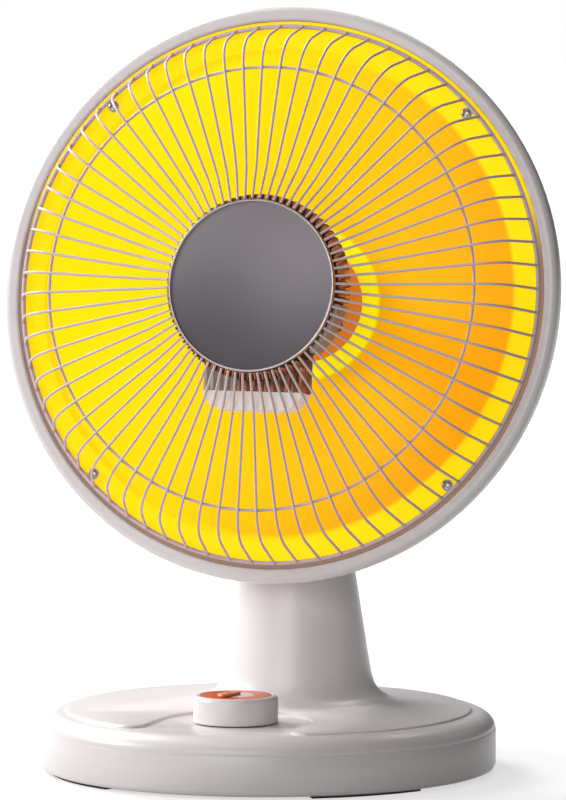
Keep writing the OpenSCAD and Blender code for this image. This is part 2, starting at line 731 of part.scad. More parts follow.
module plateau() difference() {
  rotate_extrude($fn = 180) polygon([
    [0, bay_z - 1], [plateau_r, bay_z - 1], [plateau_r, bay_z + plateau_rise * 0.2],
    [plateau_r - plateau_rise * 0.3, bay_z + plateau_rise * 0.7],
    [plateau_r - plateau_rise, plateau_z], [0, plateau_z]
  ]);
  translate([0, 0, bay_z]) linear_extrude(plateau_rise * 4) bay_outline();
}

module top_cover() color(white) {
  difference() {
    union() {
      difference() {
        union() {
          cover_dome(0);
          plateau();
        }
        cover_dome(base_wall);
        translate([0, 0, seam_z - 1]) cylinder(h = 1 + lap, r = cover_r - base_wall);
        translate([0, -knob_y, roof_z - 5]) cylinder(h = 20, r = bushing_r + 0.3);
      }
      difference() {
        neck_solid();
        head_place() bowl_solid(-neck_gap, 16);
      }
      translate([0, 0, seam_z - lip_depth]) difference() {
        cylinder(h = lip_depth + lap, r = cover_r - base_wall + lap);
        translate([0, 0, -1]) cylinder(h = lip_depth + 3, r = cover_r - base_wall - 2);
      }
      for (a = cover_screw_angles) rotate([0, 0, a]) translate([boss_circle, 0, tray_floor + touch])
        cylinder(h = roof_z - tray_floor, r = boss_r);
    }
    neck_hollow();
    lug_slot();
    for (a = cover_screw_angles) rotate([0, 0, a])
      translate([boss_circle, 0, tray_z]) cylinder(h = 14, r = screw_r + pilot_fit);
    translate([-50, pivot_y, pivot_z]) rotate([0, 90, 0]) cylinder(h = 100, r = pivot_r + pivot_fit);
    for (s = [-1, 1]) translate([s * cheek_out, pivot_y, pivot_z]) rotate([0, s * 90, 0])
      cylinder(h = 30, r = bolt_head_r + 0.6);
  }
}
cover_screw_angles = [20, 160, 200, 340];
cheek_out = lug_half_w + cheek_gap + cheek_t;
bolt_head_r = 5;
bolt_head_h = 4;
washer_t = 1;

module pivot_bolt() color(steel) translate([0, pivot_y, pivot_z]) rotate([0, 90, 0]) {
  translate([0, 0, -cheek_out - washer_t - 6]) cylinder(h = 2 * cheek_out + 2 * washer_t + 6, r = pivot_r);
  translate([0, 0, cheek_out + washer_t + touch]) cylinder(h = bolt_head_h, r = bolt_head_r);
  translate([0, 0, cheek_out + washer_t - lap]) cylinder(h = 1, r = pivot_r);
}

module pivot_nut() color(steel) translate([-cheek_out - washer_t - touch, pivot_y, pivot_z])
  rotate([0, -90, 0]) difference() {
    cylinder(h = 4.5, r = bolt_head_r, $fn = 6);
    translate([0, 0, -1]) cylinder(h = 7, r = pivot_r + pivot_fit, $fn = 48);
  }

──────

#### Your objective:
Please reproduce the entire listing, exactly as shown.

#### Output:
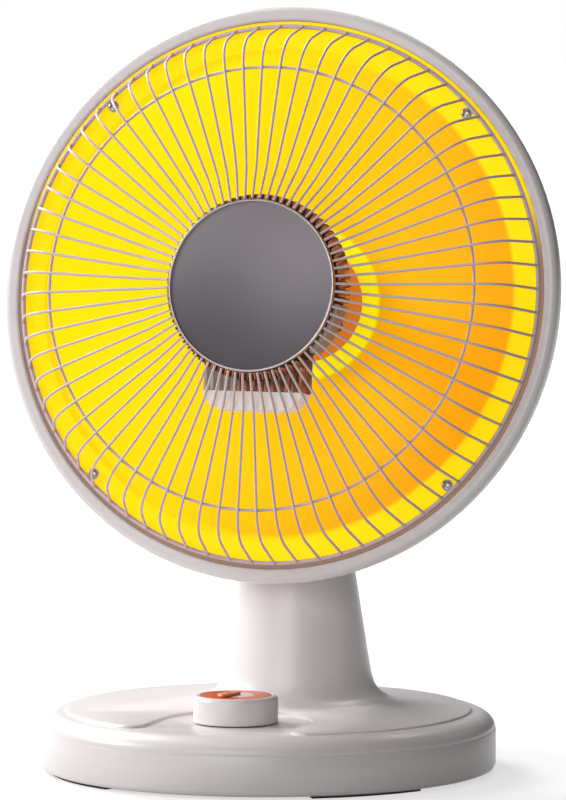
Keep writing the OpenSCAD and Blender code for this image. This is part 2, starting at line 731 of part.scad. More parts follow.
module plateau() difference() {
  rotate_extrude($fn = 180) polygon([
    [0, bay_z - 1], [plateau_r, bay_z - 1], [plateau_r, bay_z + plateau_rise * 0.2],
    [plateau_r - plateau_rise * 0.3, bay_z + plateau_rise * 0.7],
    [plateau_r - plateau_rise, plateau_z], [0, plateau_z]
  ]);
  translate([0, 0, bay_z]) linear_extrude(plateau_rise * 4) bay_outline();
}

module top_cover() color(white) {
  difference() {
    union() {
      difference() {
        union() {
          cover_dome(0);
          plateau();
        }
        cover_dome(base_wall);
        translate([0, 0, seam_z - 1]) cylinder(h = 1 + lap, r = cover_r - base_wall);
        translate([0, -knob_y, roof_z - 5]) cylinder(h = 20, r = bushing_r + 0.3);
      }
      difference() {
        neck_solid();
        head_place() bowl_solid(-neck_gap, 16);
      }
      translate([0, 0, seam_z - lip_depth]) difference() {
        cylinder(h = lip_depth + lap, r = cover_r - base_wall + lap);
        translate([0, 0, -1]) cylinder(h = lip_depth + 3, r = cover_r - base_wall - 2);
      }
      for (a = cover_screw_angles) rotate([0, 0, a]) translate([boss_circle, 0, tray_floor + touch])
        cylinder(h = roof_z - tray_floor, r = boss_r);
    }
    neck_hollow();
    lug_slot();
    for (a = cover_screw_angles) rotate([0, 0, a])
      translate([boss_circle, 0, tray_z]) cylinder(h = 14, r = screw_r + pilot_fit);
    translate([-50, pivot_y, pivot_z]) rotate([0, 90, 0]) cylinder(h = 100, r = pivot_r + pivot_fit);
    for (s = [-1, 1]) translate([s * cheek_out, pivot_y, pivot_z]) rotate([0, s * 90, 0])
      cylinder(h = 30, r = bolt_head_r + 0.6);
  }
}
cover_screw_angles = [20, 160, 200, 340];
cheek_out = lug_half_w + cheek_gap + cheek_t;
bolt_head_r = 5;
bolt_head_h = 4;
washer_t = 1;

module pivot_bolt() color(steel) translate([0, pivot_y, pivot_z]) rotate([0, 90, 0]) {
  translate([0, 0, -cheek_out - washer_t - 6]) cylinder(h = 2 * cheek_out + 2 * washer_t + 6, r = pivot_r);
  translate([0, 0, cheek_out + washer_t + touch]) cylinder(h = bolt_head_h, r = bolt_head_r);
  translate([0, 0, cheek_out + washer_t - lap]) cylinder(h = 1, r = pivot_r);
}

module pivot_nut() color(steel) translate([-cheek_out - washer_t - touch, pivot_y, pivot_z])
  rotate([0, -90, 0]) difference() {
    cylinder(h = 4.5, r = bolt_head_r, $fn = 6);
    translate([0, 0, -1]) cylinder(h = 7, r = pivot_r + pivot_fit, $fn = 48);
  }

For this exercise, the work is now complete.